2018年、一生に一度とも言える試練の年を迎えた。会社の財務的困難も重なるなか、数年ぶりの大型台風と、北海道全域を襲った3日間に及ぶ大停電(史上初のブラックアウト)という事態が重なり、窮地をさらに深めていたなか、更に製造部から悔しい報告が届く。「商品開発がうまく進んでいない」。
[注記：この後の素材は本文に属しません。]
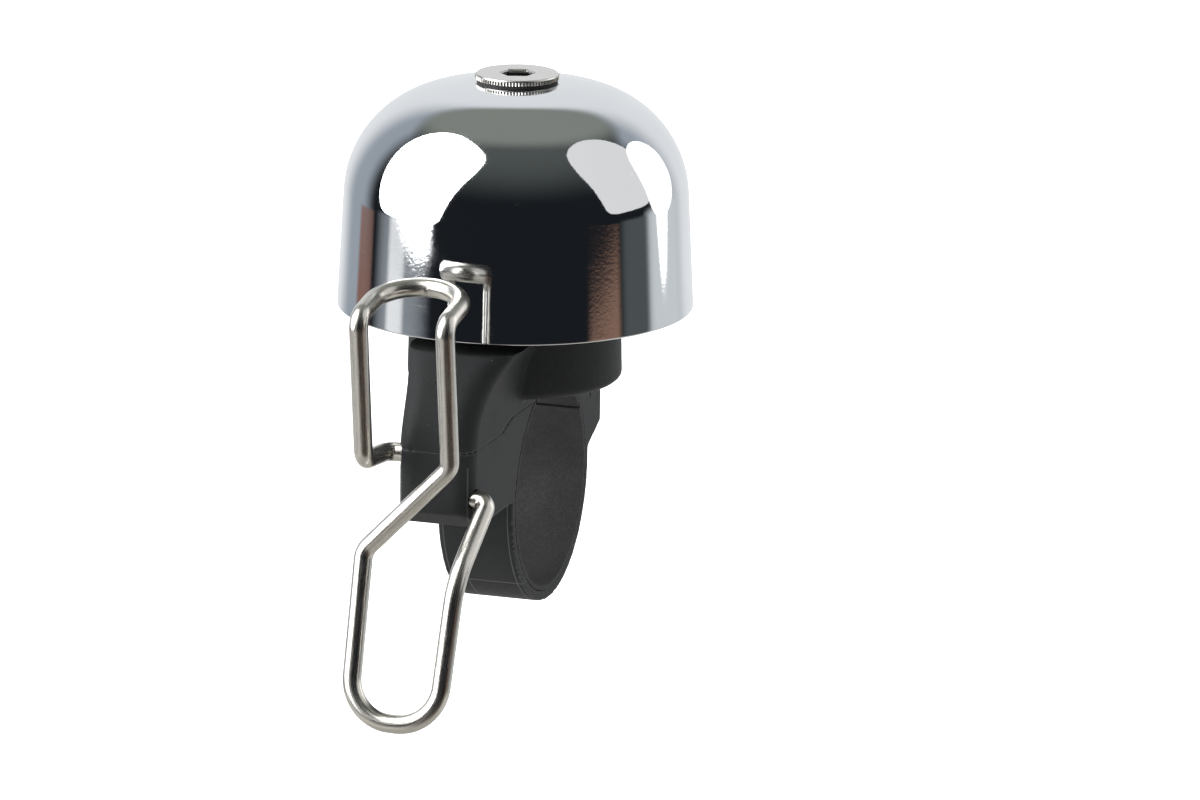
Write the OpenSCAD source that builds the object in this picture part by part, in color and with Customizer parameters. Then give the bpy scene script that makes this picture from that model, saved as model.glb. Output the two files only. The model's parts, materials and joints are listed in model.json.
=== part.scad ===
// Bicycle bell: a chromed dome on a two-part handlebar clamp, struck by a sprung wire lever.
// X runs along the handlebar, Z is up, and the wire lever hangs in front, towards -Y.
// The origin is on the handlebar's axis, under the centre of the dome.

/* [Handlebar clamp] */
// Outside diameter of the handlebar
bar_d = 22.2; // [18.4:0.1:28]
// Thickness of the rubber liner between the bar and the clamp
liner_t = 0.5; // [0.4:0.1:1]
// Thickness of the strap under the bar
strap_t = 1.1; // [0.9:0.1:2.5]
// Width of the clamp along the bar
clamp_w = 8.4; // [7:0.1:12]
// Distance from the strap's outside to the front face of the block
block_reach = 13.5; // [13:0.1:18]
// Height of the block's underside above the bar's axis
block_base = 1; // [0:0.1:2]
// Depth of the block's parting line below the top of the liner
seam_drop = 2.2; // [1.8:0.1:2.6]
// Rise of the parting line where it runs back to the bar
seam_rise = 1; // [0.4:0.1:1.1]
// Radius of the block's upright front edges
block_edge_r = 2; // [0.8:0.1:2.4]
// Depth of the sloping cut under the block's front face
block_slope_y = 2.6; // [1:0.1:3.4]
// Height of that sloping cut
block_slope_z = 1.85; // [0.6:0.05:2]
// How far the nose leans back between the parting line and its top
nose_lean = 6.8; // [5.5:0.1:7.5]
// How much wider the nose grows on each side
nose_flare = 2; // [1:0.1:2.6]

/* [Clamp screw] */
// Diameter of the clamp screw
screw_d = 3; // [2.5:0.1:3.4]
// Distance from the strap's outside to the screw's axis
screw_out = 5.7; // [5:0.1:6.4]
// Diameter of the screw's cylindrical head
screw_head_d = 5.5; // [4.5:0.1:5.8]
// Height of the screw's head
screw_head_h = 2; // [1.6:0.1:2.4]
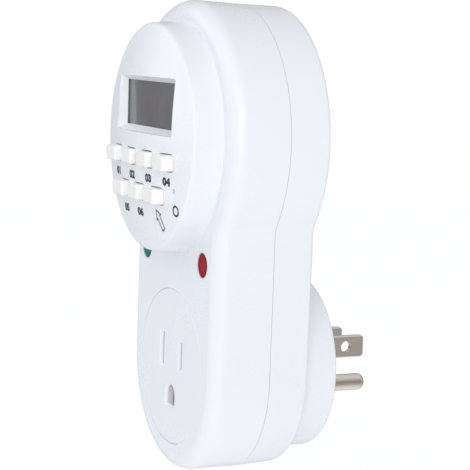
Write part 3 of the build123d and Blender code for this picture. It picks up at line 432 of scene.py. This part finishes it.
def drawnMetal(name, look):
    # plated metal with lines drawn along Y, tarnish in patches and small rubs
    made = Finish(name)
    lines = made.noise(look["lineWidth"], 3, (1, look["lineLength"] / look["lineWidth"], 1))
    broad = made.noise(look["lineWidth"] * 6, 2, (1, look["lineLength"] / look["lineWidth"] / 4, 1))
    tarnish = made.span(made.noise(0.0035, 4), 0.45, 0.70)
    scratch = made.span(made.noise(0.0006, 2, (1, 9, 1)), 0.66, 0.70)
    tint = made.mix(made.span(broad, 0.3, 0.7), look["tint"], look["dull"])
    tint = made.mix(tarnish * 0.35, tint, look["dull"])
    tint = made.mix(scratch * 0.4, tint, tuple(min(1, part * 1.35) for part in look["tint"]))
    rough = look["roughness"] + (lines - 0.5) * 0.22 + tarnish * 0.08 - scratch * 0.06
    return made.close(made.body({
        "Base Color": tint,
        "Metallic": 1.0,
        "Roughness": rough,
        "Normal": made.bump(lines * 0.0000035 + broad * 0.000003 - scratch * 0.000003),
    }))


boardLook = {"mask": (0.020, 0.150, 0.055), "track": (0.035, 0.230, 0.090),
             "pad": (0.62, 0.60, 0.55), "trackPitch": 0.0026}


def circuitBoard(name, look):
    # solder mask over copper tracks, with tinned pads on a grid
    made = Finish(name)
    flat = made.spot((1 / look["trackPitch"], 0.0, 1 / look["trackPitch"]))
    steps = made.node("ShaderNodeTexVoronoi", {"distance": "CHEBYCHEV"},
                      {"Vector": flat, "Scale": 1.0})
    track = made.span(steps, 0.30, 0.34)
    dots = made.node("ShaderNodeTexVoronoi", {}, {"Vector": flat, "Scale": 0.5, "Randomness": 0.6})
    pad = dots < 0.16
    weave = made.node("ShaderNodeTexChecker", {},
                      {"Vector": made.spot((2500, 1, 2500)), "Scale": 1.0}, 1)
    tint = made.mix(track, look["mask"], look["track"])
    tint = made.mix(weave * 0.08, tint, look["track"])
    tint = made.mix(pad, tint, look["pad"])
    return made.close(made.body({
        "Base Color": tint,
        "Metallic": pad * 0.9,
        "Roughness": 0.32 + made.noise(0.004, 2) * 0.1,
        "Normal": made.bump(track * 0.00003 + pad * 0.00008),
        "Coat Weight": 0.3,
    }))


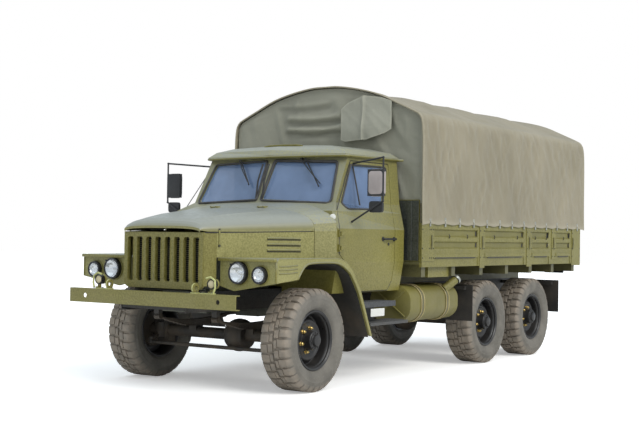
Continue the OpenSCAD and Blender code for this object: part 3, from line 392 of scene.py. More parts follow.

数多のソーセージやハムの開発を進めてきたものの、ただスパイスや素材を変更するだけではなく、真の「オンリーワン」商品を生み出すことが中々できない現状だった。

夜明け前の闇が深く、寝不足の日々が続く中、弊社の看板商品「ベーコン」に匹敵する、新たな美味しさを秘めたオリジナル製品を生み出すことができないだろうかと、私は一人深く考え続けていた。

弊社で最も人気のある「ベーコン」に匹敵する、あるいはそれを凌駕するような、新鮮で美味しいオリジナル製品を開発できないものかと、心の奥底でひそかに思い描き続けていたのだ。

そんな時、何気なくつけていた民放テレビで、海外在住の外国人女性が日本のカツオ節の魅力に取りつかれ、その製造法を学ぶために日本に修行に訪れるという話題が取り上げられていた。

その時、思わず頭を過ったのは、お客様から聞いたある言葉。「オタクのベーコンは西洋の鰹節ね」。その瞬間、「鰹節って一体どんな工程で作られているんだろう?」という疑問が私の心に湧き上がった。

ネットで調べてみると、鰹節の製造は、高熱で燻煙した後、時にはカビを噴霧して完成させるという工程だった。それは、我々がハムやベーコンを作る手法と似ている。驚きとともに、新たな可能性が頭をよぎった。「もしかして…」

翌日、工場長に対し、「かつお節の製造工程を調べ、ベーコンをさらに加熱後熟成させてみる」という実験を頼んだ。

そして3ヶ月後、私達の手から初めて「ベーコン節」が誕生した。新たな可能性を秘めた製品の誕生は、まさに躍進の瞬間だった。